Re:Key_Cache @ Row_Cache

Posted by 魏金仙 <se...@126.com>.
row_Cache caches a whole row, Key_cache caches the key and the row location.
thus, if the request is hit in row_Cache then the result can be given without disk seek. If it is hit in key_Cache, result can be obtains after one disk seek.
without key_Cache or row_cache, it will check the index file for the record location.


Your caching strategy should therefore be tuned in accordance with a few factors: 

• Consider your queries, and use the cache type that best fits your queries. 

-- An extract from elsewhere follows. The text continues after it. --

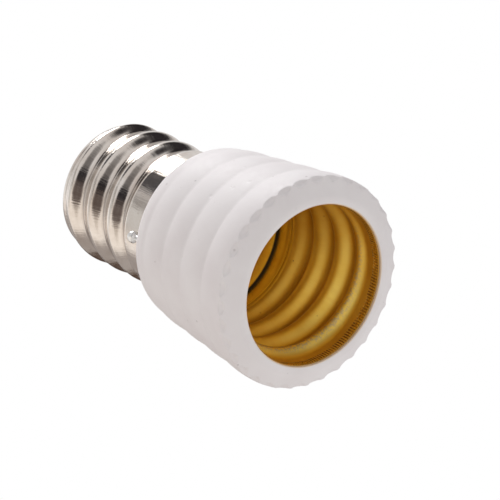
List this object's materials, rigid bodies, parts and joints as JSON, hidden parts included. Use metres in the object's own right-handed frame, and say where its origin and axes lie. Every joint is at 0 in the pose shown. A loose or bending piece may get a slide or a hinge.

• Consider the ratio of your heap size to your cache size, and do not allow the cache 

to overwhelm your heap. 

• Consider the size of your rows against the size of your keys. Typically keys will be 

much smaller than entire rows. 

If your column family gets far more reads than writes, then setting this number very high 

will needlessly consume considerable server resources. If your column family has a 

lower ratio of reads to writes, but has rows with lots of data in them (hundreds of 

columns), then you’ll need to do some math before setting this number very high. And 

unless you have certain rows that get hit a lot and others that get hit very little, you’re 

not going to see much of a boost here. 

At 2011-07-13 15:16:10,"Nilabja Banerjee" <ni...@gmail.com> wrote:
Hi All,

Can you give me a bit idea how key_cache and row_cache effects on performance of cassandra. How these things works in different scenario depending upon the data size?